Third, listen to what the panelists say, even if they are not selected for jury service in the case. In a large voir dire involving opposing Texas and Florida companies, venire panelist number 96 referenced a "Texas Praline" in a comment many of his fellow panelists found to be humorous. Later, during the actual trial, one of the key witnesses for the Texas litigant worked the "Texas Praline" into his testimony and the jury instantly started laughing. Although many observers who did not attend the voir dire failed to get the inside joke, the Texas witness forever endeared himself to the jury.
Fourth, be aware of the time of year and assume the large ceremonial courtroom is rarely used if it is not assigned to a sitting judge. Putting that many people into a single room is going to generate a certain amount of heat that the building's air conditioning may not be able to remedy. You may need to ask the court in advance to take an occasional break if you see people fanning themselves with whatever they have handy.

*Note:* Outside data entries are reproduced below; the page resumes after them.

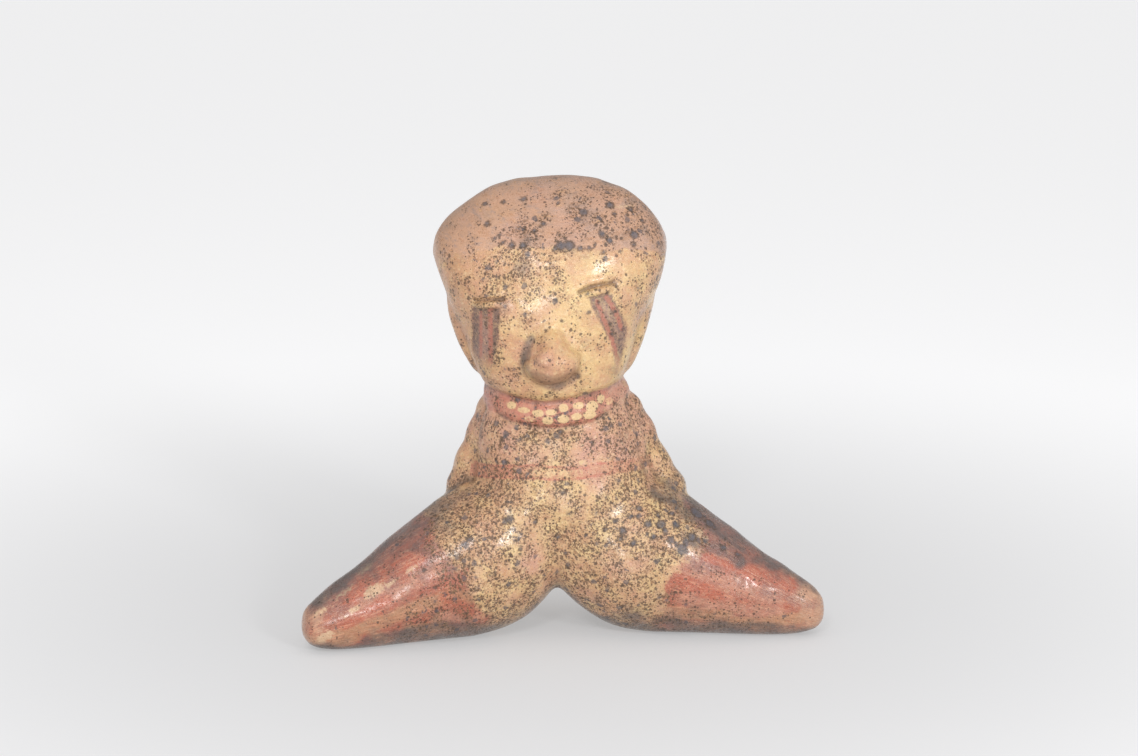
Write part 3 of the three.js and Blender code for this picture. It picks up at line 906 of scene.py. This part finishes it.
LEAST_SPECKS = 0.03
NOSE_TAN = 1.1

specks, ochre, rose = mixture(TONES).T
specks = np.clip(specks + uneven(high=0.22, length=9.0, seed=24), LEAST_SPECKS, 1)
on_nose = NOSE_TAN * blob(NOSE["across"], NOSE["up"], NOSE["rise"])
ochre = np.maximum(ochre + uneven(high=0.2, length=12.0, seed=25), on_nose)
keep("specks", specks * (BACK_SPECKS + (1 - BACK_SPECKS) * front))
keep("ochre", np.clip(ochre, 0, 1))
keep("rose", np.clip(rose + uneven(high=0.15, length=15.0, seed=26), 0, 1))

# %% [markdown]
# The slip was brushed on and then rubbed with a pebble, so everything is faintly streaked: around
# the head and trunk, and along the legs. The shader draws streaks from a pattern that is stretched
# one way. The way is set here, by a second set of coordinates that runs with the strokes.

# %% The way of the strokes
STRETCH = 0.13  # of the length, along a stroke
ROUND_RADIUS = 40.0
LEG_SPREAD = 30.0
HEAD_FROM = 108
LEG_FROM, LEG_BELOW = (34, 46), (70, 64)


def stroke_places():
    turn = np.radians(np.where(height > HEAD_FROM, head_turn, trunk_turn))
    around = np.stack([abs(turn) * ROUND_RADIUS * STRETCH, height, trunk_radius], 1)
    lengthwise = np.stack([sideways * STRETCH, height / leg_top * LEG_SPREAD, places[:, 1]], 1)
    share = (ramp(*LEG_FROM, sideways) * ramp(*LEG_BELOW, height))[:, None]
    return around * (1 - share) + lengthwise * share


layer = clay.attributes.new("stroke_place", "FLOAT_VECTOR", "POINT")
layer.data.foreach_set("vector", stroke_places().astype(np.float32).ravel())
print("stroke ways for", len(places), "points")

# %% [markdown]
# The paint is one material, built up in the potter's own order: cream slip, the hair, the red slip
# and the small painting, and over them wear, smoke with painted shade, specks, and soil with a little
# painted shade. What is used more than once is a node group with named sockets. Colours are written
# as a picture shows them, from 0 to 255.

# %% Node helpers
NUMBER, PLACE = "NodeSocketFloat", "NodeSocketVector"
NOISE_SWING = 4.0  # a noise runs from about 0.3 to 0.7, so this brings it to about 1 each way


def shade(red, green, blue):
    """A colour of a picture, turned into the light values that nodes take by the usual sRGB curve."""
    parts = np.array([red, green, blue]) / 255
    light = np.where(parts <= 0.04045, parts / 12.92, ((parts + 0.055) / 1.055) ** 2.4)
    return (*map(float, light), 1.0)


def put(tree, kind, inputs=None, **settings):
    """Adds a node with its settings, and links or sets each named input."""
    node = tree.nodes.new(kind)
    for name, value in settings.items():
        setattr(node, name, value)
    for name, value in (inputs or {}).items():
        if isinstance(value, bpy.types.NodeSocket):
            tree.links.new(value, node.inputs[name])
        else:
            node.inputs[name].default_value = value
    return node


def maths(tree, operation, *values, clamp=False):
    inputs = dict(enumerate(values))
    return put(tree, "ShaderNodeMath", inputs, operation=operation, use_clamp=clamp).outputs[0]


def plus(tree, first, second, clamp=False):
    return maths(tree, "ADD", first, second, clamp=clamp)


def times(tree, first, second):
    return maths(tree, "MULTIPLY", first, second)


def vectors(tree, operation, inputs, output="Vector"):
    return put(tree, "ShaderNodeVectorMath", inputs, operation=operation).outputs[output]


def mixed(tree, share, first, second):
    """A colour between two, by a share from 0 to 1. Each is a socket or a colour of a picture."""
    first, second = (shade(*tone) if isinstance(tone, tuple) else tone for tone in (first, second))
    return put(tree, "ShaderNodeMix", {0: share, 6: first, 7: second}, data_type="RGBA").outputs[2]


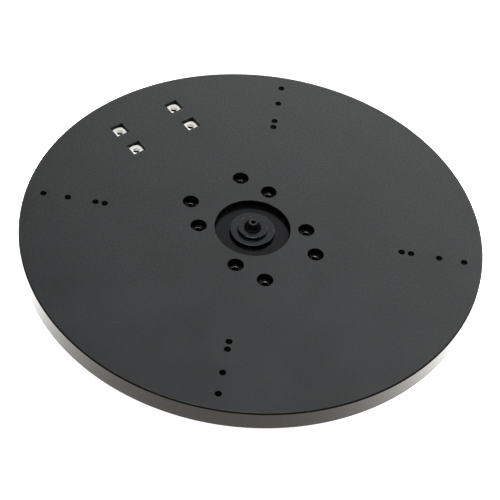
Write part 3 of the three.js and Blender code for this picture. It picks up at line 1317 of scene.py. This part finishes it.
    def build_nut(self, node: str, spot: Extent) -> None:
        """Makes one square nut with a chamfered top and a threaded bore whose lower part takes the dark
        finish as painted shade.

        Args:
            node: The nut's node.
            spot: Its extent.
        """
        footprint = rounded_polygon(4, self.nut_width, self.nut_corner)
        nut = prism(f"{node}_fine", footprint, spot.bottom, spot.top)
        outside = self.nut_width / math.sqrt(2) * 1.1
        envelope = [
            Corner(0, spot.bottom - OVERCUT),
            Corner(outside, spot.bottom - OVERCUT),
            Corner(outside, spot.top - self.nut_drop),
            Corner(self.nut_width / 2, spot.top, self.nut_edge),
            Corner(0, spot.top),
        ]
        combine(nut, [turned("envelope", envelope, Fineness.BOSS)], Operation.KEEP_SHARED)
        wide = self.nut_bore_radius + self.nut_thread
        low, high = spot.bottom + self.nut_thread, spot.top - self.nut_thread
        bore = [
            Corner(0, spot.bottom - OVERCUT),
            Corner(wide, spot.bottom - OVERCUT),
            Corner(wide, spot.bottom),
            *thread(self.nut_bore_radius, wide, low, high, self.hole_pitch),
            Corner(wide, spot.top),
            Corner(wide, spot.top + OVERCUT),
            Corner(0, spot.top + OVERCUT),
        ]
        combine(nut, [turned("bore", bore, Fineness.SCREW)])
        dress(smooth(nut), self.finishes.plated, self.finishes.bore)
        # Painted shade: bore faces deeper than this take the dark finish, because the bore's lower part lies
        # in shade.
        bore_painted_shade_below = spot.top - self.nut_bore_radius * self.nut_lit_depth_share
        wall = wide * 1.01
        sort_faces(nut, lambda face: off_axis(face) < wall and face.center.z < bore_painted_shade_below)
        moved(nut, spot.x, spot.y, self.grid_turn)
        place_piece(nut, node, Body.TABLE)


# ------------------------------------------------------------------------------------ hub


@dataclass(frozen=True)
class Hub(SubAssembly):
    """The stepped hub in the centre recess: disc, collar and centre nozzle."""

    shank_radius: float = 4.0 * MM
    gap: float = 0.3 * MM
    edge: float = 0.5 * MM
    collar_radius: float = 6.9 * MM
    collar_rise: float = 0.9 * MM
    foot_radius: float = 6.3 * MM
    tip_radius: float = 3.3 * MM
    bore_radius: float = 2.0 * MM
    upright: float = 0.5

    def build(self) -> None:
        """Makes the three pieces: the steps' risers and the nozzle's cone take the darker finish as painted
        shade, and the nozzle has a rubbed tip.
        """
        for node in ("hub_disc", "hub_collar"):
            step = turned(f"{node}_fine", self.step_outline(Extent.of(node)), Fineness.BOSS, 4)
            dress(smooth(step), self.finishes.hub, self.finishes.bore)
            # Painted shade: the upright faces of each step take the darker finish.
            sort_faces(step, lambda face: abs(face.normal.z) < self.upright)
            place_piece(step, node, Body.TABLE)
        nozzle = turned("center_nozzle_fine", self.nozzle_outline(), Fineness.BOSS, 4)
        # Painted shade: the cone takes the darker finish, and only the tip above it is rubbed steel.
        dress(smooth(nozzle), self.finishes.bore, self.finishes.worn)
        tip = Extent.of("center_nozzle").top - self.edge / 2
        sort_faces(nozzle, lambda face: face.center.z > tip)
        place_piece(nozzle, "center_nozzle", Body.TABLE)

    def step_outline(self, step: Extent) -> list[Corner]:
        """Lists the outline of one washer-shaped step.

        Args:
            step: The step's extent.

        Returns:
            The outline's corners.
        """
        bore = self.shank_radius + self.gap
        return [
            Corner(bore, step.bottom),
            Corner(step.radius - self.edge, step.bottom, self.edge / 3),
            Corner(step.radius, step.bottom + self.edge, self.edge / 3),
            Corner(step.radius, step.top, self.edge),
            Corner(bore, step.top),
        ]

    def nozzle_outline(self) -> list[Corner]:
        """Lists the nozzle's outline, from the bottom of its shank to its tip.

        Returns:
            The outline's corners.
        """
        whole = Extent.of("center_nozzle")
        foot = Extent.of("hub_collar").top + self.gap
        cone_foot = foot + self.collar_rise
        soft = self.edge / 2
        return [
            Corner(self.bore_radius, whole.bottom),
            Corner(self.shank_radius, whole.bottom, soft),
            Corner(self.shank_radius, foot),
            Corner(self.collar_radius, foot, soft / 2),
            Corner(self.collar_radius, cone_foot, soft),
            Corner(self.foot_radius, cone_foot, soft),
            Corner(self.tip_radius, whole.top, soft),
            Corner(self.bore_radius, whole.top, soft),
        ]


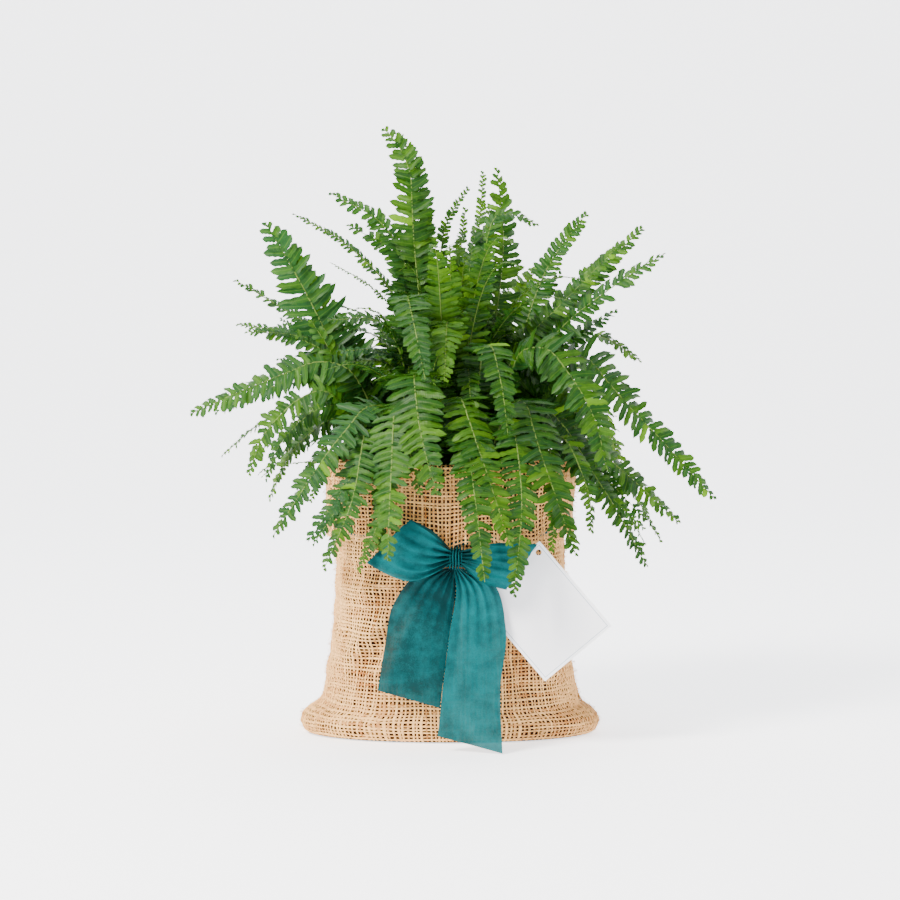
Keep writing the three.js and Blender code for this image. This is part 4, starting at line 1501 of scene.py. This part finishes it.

Finally, work with the court and opposing counsel to create an instruction to be read at the end of voir dire and at the end of each day of trial that makes clear the jury is to avoid social media, web browsers and all local media until the trial concludes. Counsel should make an affirmative effort to influence the substance of this instruction as some courts tend to improvise and sometimes even have the unintended effect of piquing the jury's interest to see what is out there on the web.
Selecting a jury from a panel of 125 people is not likely on all but the higher profile and media intensive trials. Still, before you walk into a room with 125 venire panelists, make sure you carefully think through the changed dynamics of your voir dire presentation under what will be very different conditions from jury selection in a "garden variety" case.